Carmen y Claudia entran justo a tiempo para ver la devastación. Sus ojos se llenan de sorpresa, luego de urgencia. Carmen corre a detenerla. “¿Qué estás haciendo?”, le pregunta, con una mezcla de temor y cariño. Pero Fina está superada. “No sirvo para esto”, repite, como una sentencia inapelable. Insiste en que revelar fotos es demasiado complicado, que Claudia debería buscar a alguien más para el calendario de la casa. La frustración no es solo profesional: es existencial. Ella se siente un fraude.
Carmen intenta animarla, le recuerda que tiene talento, que no puede rendirse a la primera. Pero Fina sigue hablando, cada palabra cargada de decepción consigo misma. Siente que se ha engañado creyendo que podía con el reto, que lo justo hubiera sido contratar a un fotógrafo profesional desde el principio. Claudia, con calma, le responde: no hay problema, no pasa nada con el calendario. Pero Fina, ya emocionalmente colapsada, solo puede ver el fallo. “Te he fallado”, le dice, con una sinceridad que corta el aire.

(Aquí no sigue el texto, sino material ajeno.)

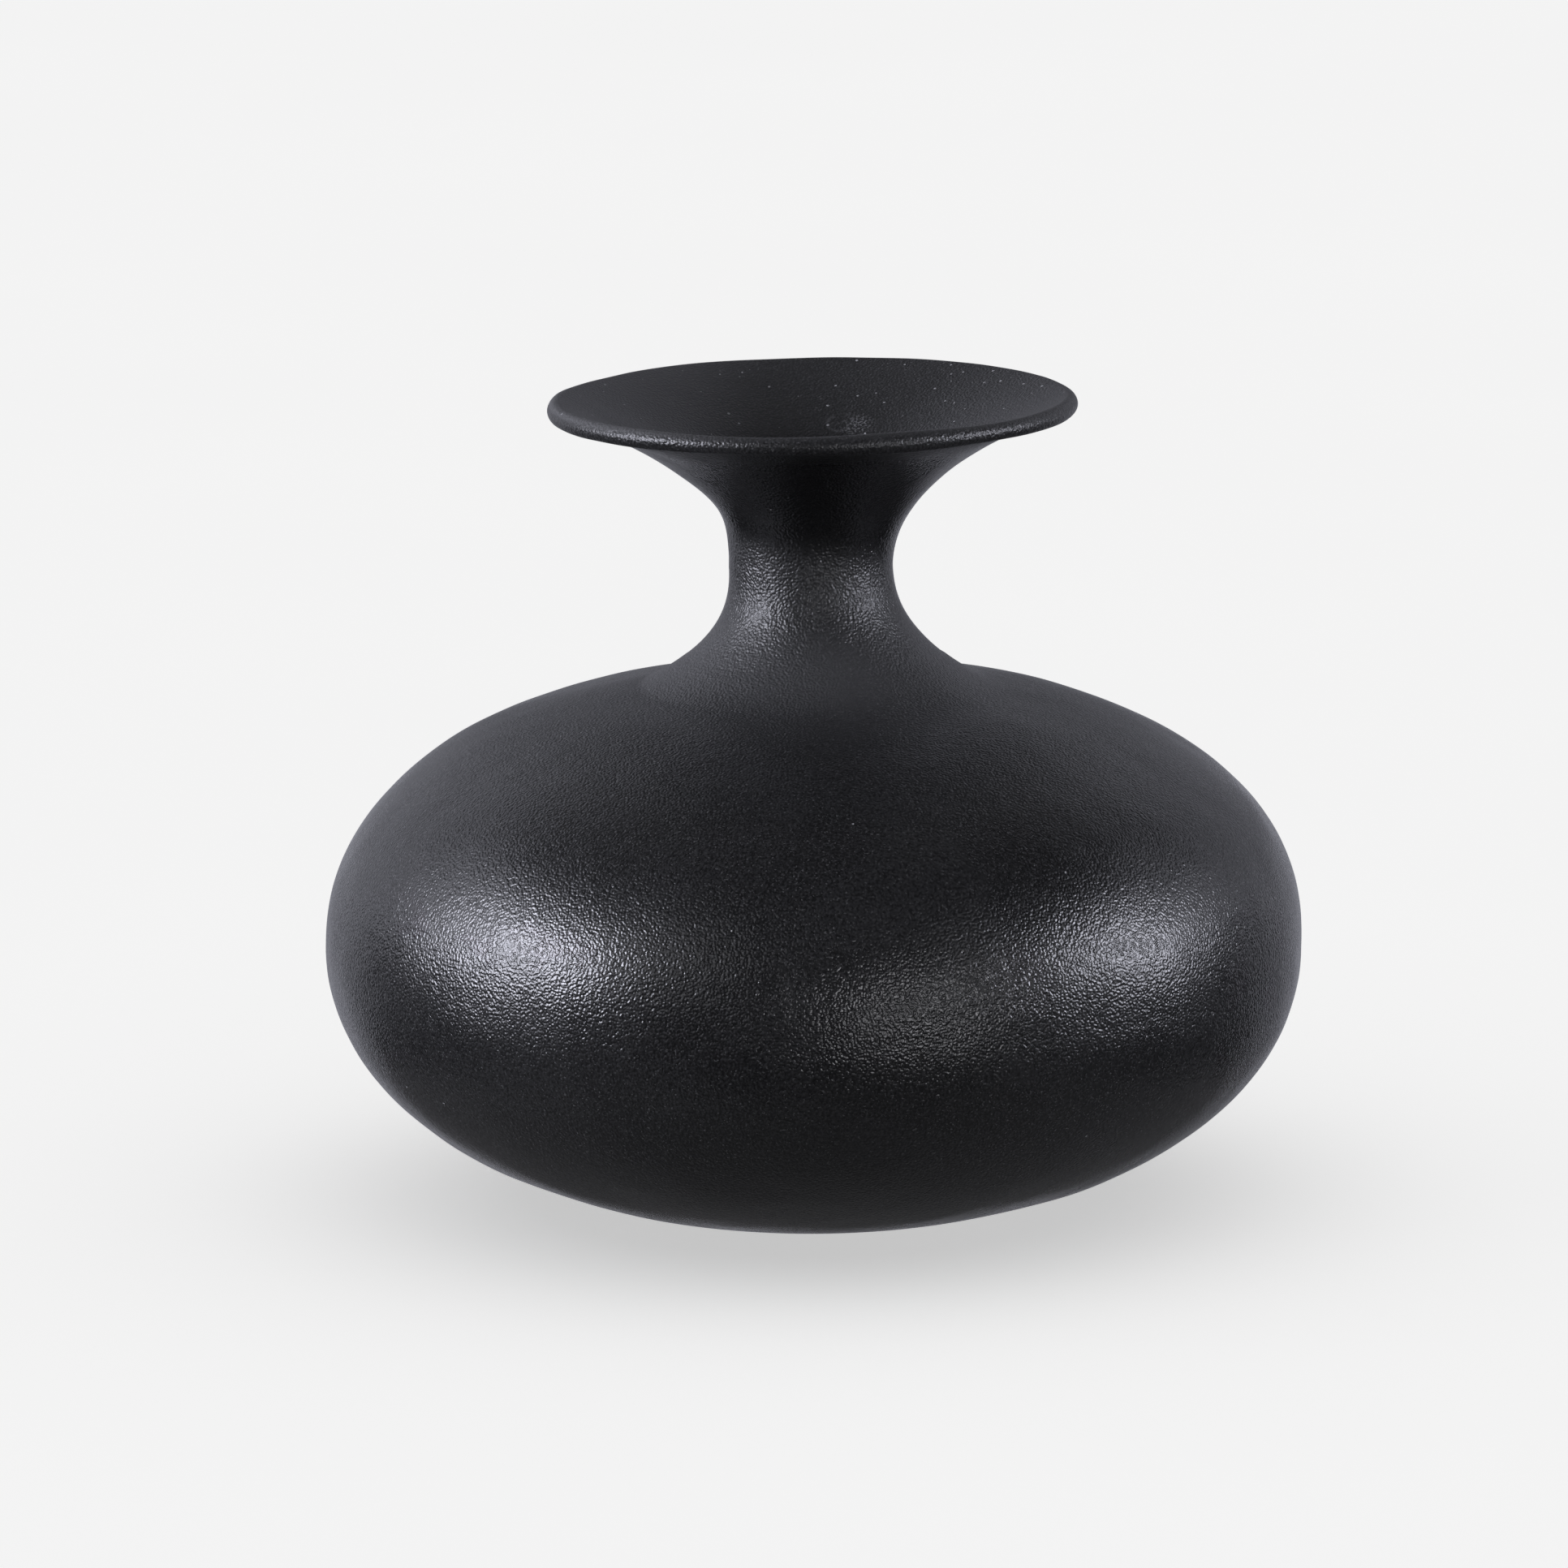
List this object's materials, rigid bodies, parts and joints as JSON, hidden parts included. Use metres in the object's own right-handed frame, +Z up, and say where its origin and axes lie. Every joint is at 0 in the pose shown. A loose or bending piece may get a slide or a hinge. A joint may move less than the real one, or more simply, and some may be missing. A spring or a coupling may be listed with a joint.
{
  "type": "black clay pot",
  "caption": "Squat round black clay pot with a matte grained skin, a narrow waisted neck and a wide flared mouth with a thin rounded lip, standing on a small ring foot.",
  "frame": {"origin": "centre of the foot, on the surface the pot stands on", "axes": "+Z up along the axis of revolution, through the middle of the mouth; +X and +Y are equal, because the pot is round"},
  "size_m": [0.28, 0.28, 0.232],
  "materials": {
    "matte_black_clay": "matte black fired clay with a fine grain and a soft satin sheen",
    "inner_black_clay": "dull black fired clay, wiped by finger and not smoothed"
  },
  "bodies": {
    "root": {"base_disc": "matte_black_clay", "lower_bowl": "matte_black_clay", "equator_coil": "inner_black_clay", "shoulder_dome": "matte_black_clay", "neck": "matte_black_clay", "neck_coil": "inner_black_clay", "flared_rim": "matte_black_clay", "lip_coil": "matte_black_clay"}
  },
  "joints": []
}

“Claro que no”, responde Claudia, con esa mezcla de dulzura y firmeza que la caracteriza. “Aún tenemos tiempo para encontrar una solución.” Carmen no lo duda. “No vamos a buscar a nadie más. Tú vas a hacer el calendario.” No es una sugerencia, es una declaración de fe.
Para suavizar el ambiente, propone salir a cenar las tres. Claudia se suma con entusiasmo. Pero Fina no puede. Necesita descansar. Se despide con una mezcla de cansancio y culpa, dejando a sus amigas con un corazón roto… pero con una determinación creciente.

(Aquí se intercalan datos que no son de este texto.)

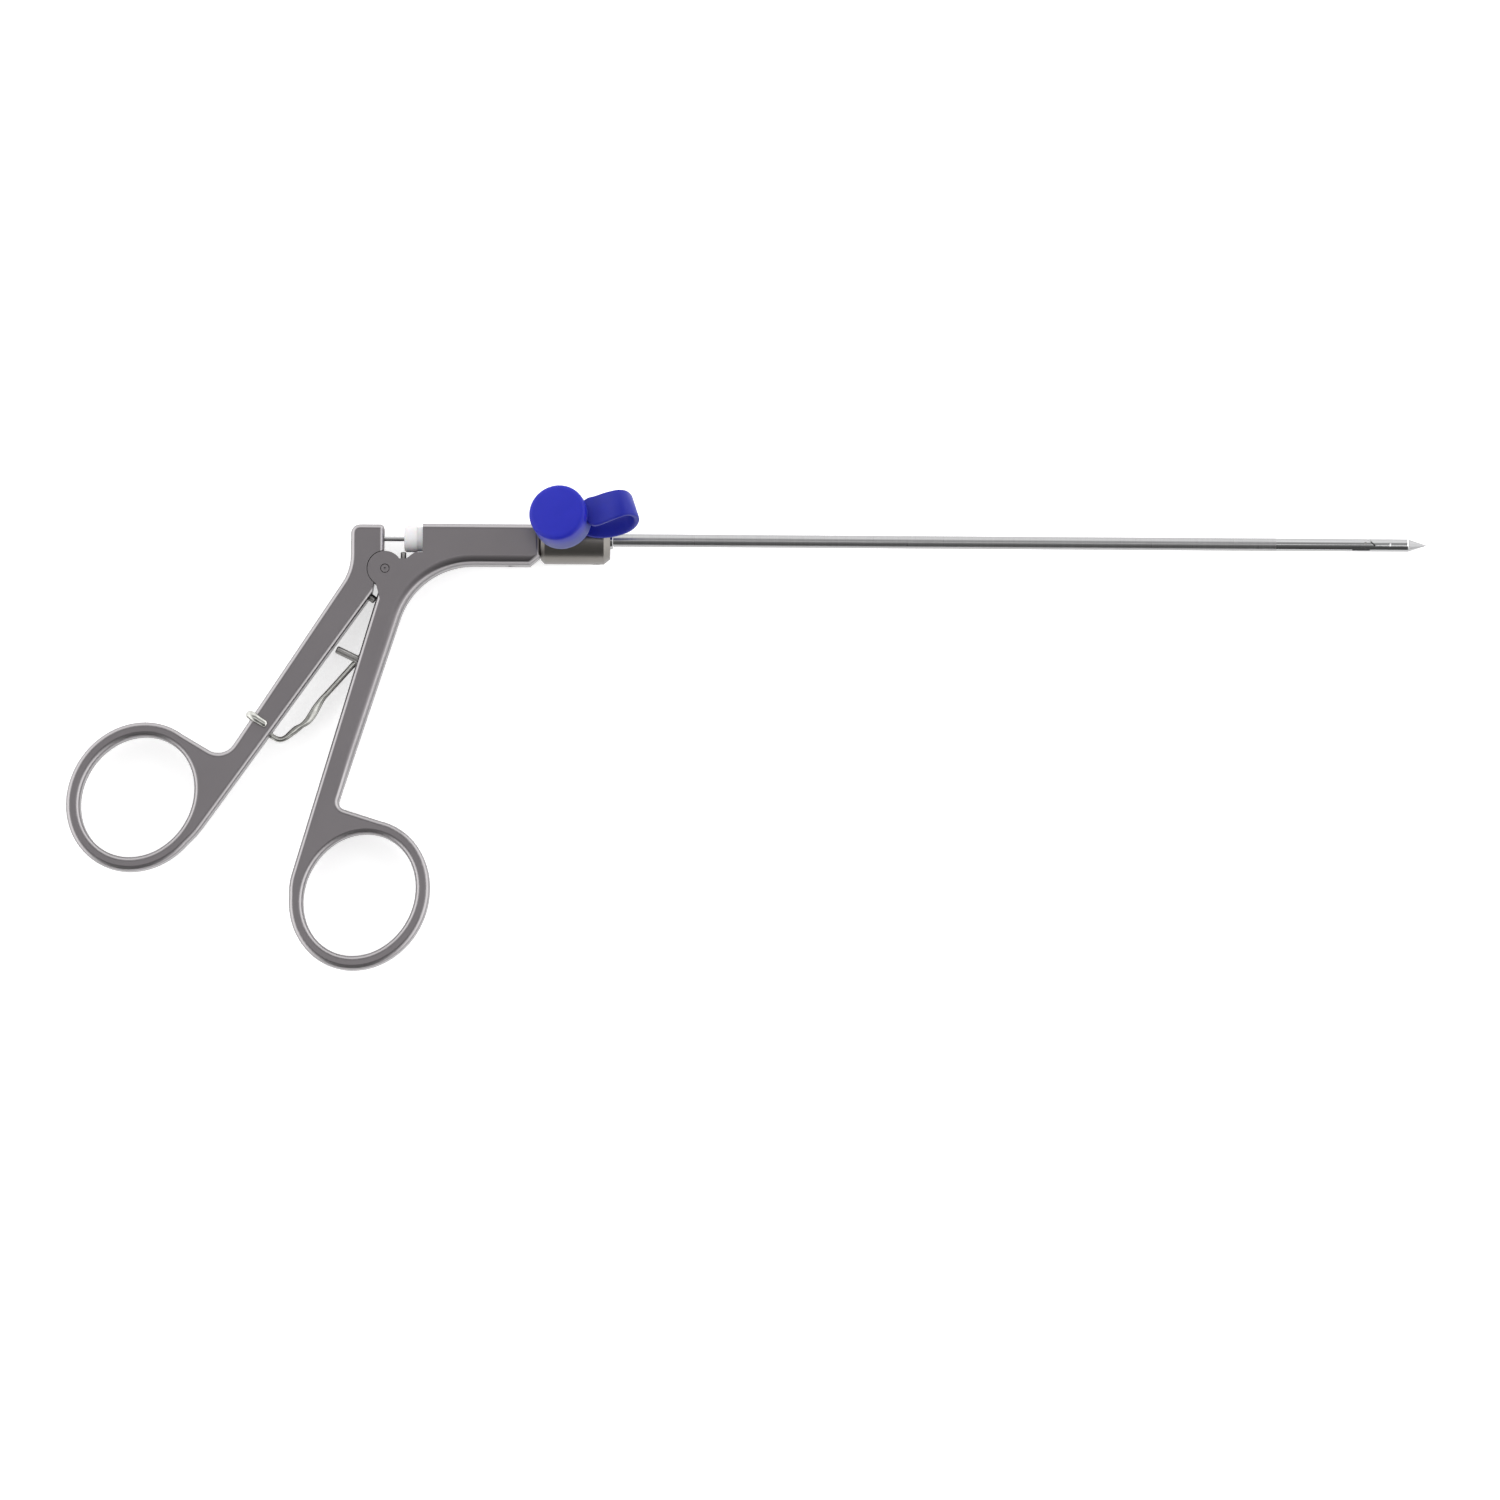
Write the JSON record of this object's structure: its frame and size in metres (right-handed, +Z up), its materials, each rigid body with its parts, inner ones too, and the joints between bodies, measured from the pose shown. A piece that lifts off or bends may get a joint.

Y ahí, en medio del desencanto, nace una idea.
Carmen, práctica y luminosa, tiene un plan: llevar los negativos de Fina al mejor laboratorio de revelado de Madrid. “No solo las revelarán bien —dice—, también ampliarán las mejores para una exposición.” Quiere que toda la colonia vea lo que Fina no es capaz de ver en sí misma: su talento.

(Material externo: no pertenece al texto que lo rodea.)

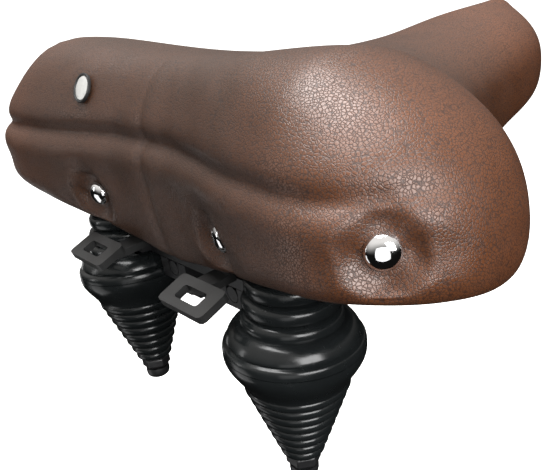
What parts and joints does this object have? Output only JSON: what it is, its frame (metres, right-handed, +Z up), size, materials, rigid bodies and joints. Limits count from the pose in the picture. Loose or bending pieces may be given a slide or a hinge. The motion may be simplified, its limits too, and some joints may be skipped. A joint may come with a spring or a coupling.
{
  "type": "bicycle saddle",
  "caption": "Wide padded comfort bicycle saddle on twin rails, with conical rubber-booted springs under the rear that let the top sink about a nose pin.",
  "frame": {"origin": "midway between the two rails, in the middle of their straight clamp zone", "axes": "+Y towards the nose (riding direction), +X to the rider's right, +Z up"},
  "size_m": [0.279, 0.2536, 0.1605],
  "materials": {
    "leatherette": "dark brown pebble-grained faux leather, soft satin",
    "foam": "open-cell padding foam",
    "shell_plastic": "black moulded plastic",
    "boot_rubber": "glossy black rubber",
    "chrome": "polished dome",
    "zinc_steel": "zinc-plated steel",
    "black_steel": "black-coated steel",
    "badge": "plain grey oval badge"
  },
  "bodies": {
    "frame": {"nose_bracket": "black_steel", "pivot_pin": "zinc_steel", "rear_yoke": "black_steel", "left_rail": "black_steel", "left_rail_strap": "black_steel", "left_strap_screw_inner": "black_steel", "left_strap_screw_outer": "black_steel", "left_spring_bolt": "zinc_steel", "left_bolt_washer": "zinc_steel", "left_foot_washer": "zinc_steel", "left_foot_collar": "black_steel", "left_end_nut": "black_steel", "left_boot_cone": "boot_rubber", "left_coil_spring": "zinc_steel", "right_rail": "black_steel", "right_rail_strap": "black_steel", "right_strap_screw_inner": "black_steel", "right_strap_screw_outer": "black_steel", "right_spring_bolt": "zinc_steel", "right_bolt_washer": "zinc_steel", "right_foot_washer": "zinc_steel", "right_foot_collar": "black_steel", "right_end_nut": "black_steel", "right_boot_cone": "boot_rubber", "right_coil_spring": "zinc_steel"},
    "saddle_top": {"cover": "leatherette", "foam_pad": "foam", "base_shell": "shell_plastic", "badge": "badge", "left_inner_rivet": "chrome", "left_inner_rivet_washer": "zinc_steel", "left_outer_rivet": "chrome", "left_outer_rivet_washer": "zinc_steel", "right_inner_rivet": "chrome", "right_inner_rivet_washer": "zinc_steel", "right_outer_rivet": "chrome", "right_outer_rivet_washer": "zinc_steel", "nose_hanger": "black_steel", "hanger_screw_left": "black_steel", "hanger_screw_right": "black_steel", "left_spring_sleeve": "boot_rubber", "left_sleeve_screw_inner": "black_steel", "left_sleeve_screw_front": "black_steel", "left_boot_dome": "boot_rubber", "left_spring_seat": "zinc_steel", "left_rebound_ring": "boot_rubber", "right_spring_sleeve": "boot_rubber", "right_sleeve_screw_inner": "black_steel", "right_sleeve_screw_front": "black_steel", "right_boot_dome": "boot_rubber", "right_spring_seat": "zinc_steel", "right_rebound_ring": "boot_rubber"}
  },
  "joints": [
    {"name": "saddle_tilt", "type": "hinge", "parent": "frame", "child": "saddle_top", "pos_m": [0, 0.111, 0.023], "axis": [1, 0, 0], "range_deg": [0, 2.7], "stiffness_Nm_per_rad": 900, "springref_deg": -0.57, "deforming": ["left_coil_spring", "left_boot_cone", "right_coil_spring", "right_boot_cone"]}
  ]
}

Claudia se entusiasma. “¿Qué son los negativos?”, pregunta con una honestidad adorable. No lo entiende, pero quiere ayudar. Carmen le explica que usarán el laboratorio que Marta elige para las campañas publicitarias de la empresa: el mejor de los mejores.
Es un momento simple, pero profundamente revelador. No se trata solo de salvar un proyecto fotográfico. Se trata de salvar a una amiga de su propia autocrítica. De recordarle su valor. Carmen y Claudia no la presionan, no la corrigen con dureza. La acompañan, la sostienen, y están dispuestas a hacer lo que haga falta para que ella vuelva a creer en sí misma.
En un mundo que a menudo juzga sin piedad los errores, esta escena es un recordatorio del poder silencioso del cariño, del valor de una red de apoyo que no exige, sino que comprende.
¿Quién no ha sentido alguna vez que no es suficiente? ¿Y quién no ha necesitado, al menos una vez, que alguien crea por nosotros cuando ya no podemos hacerlo?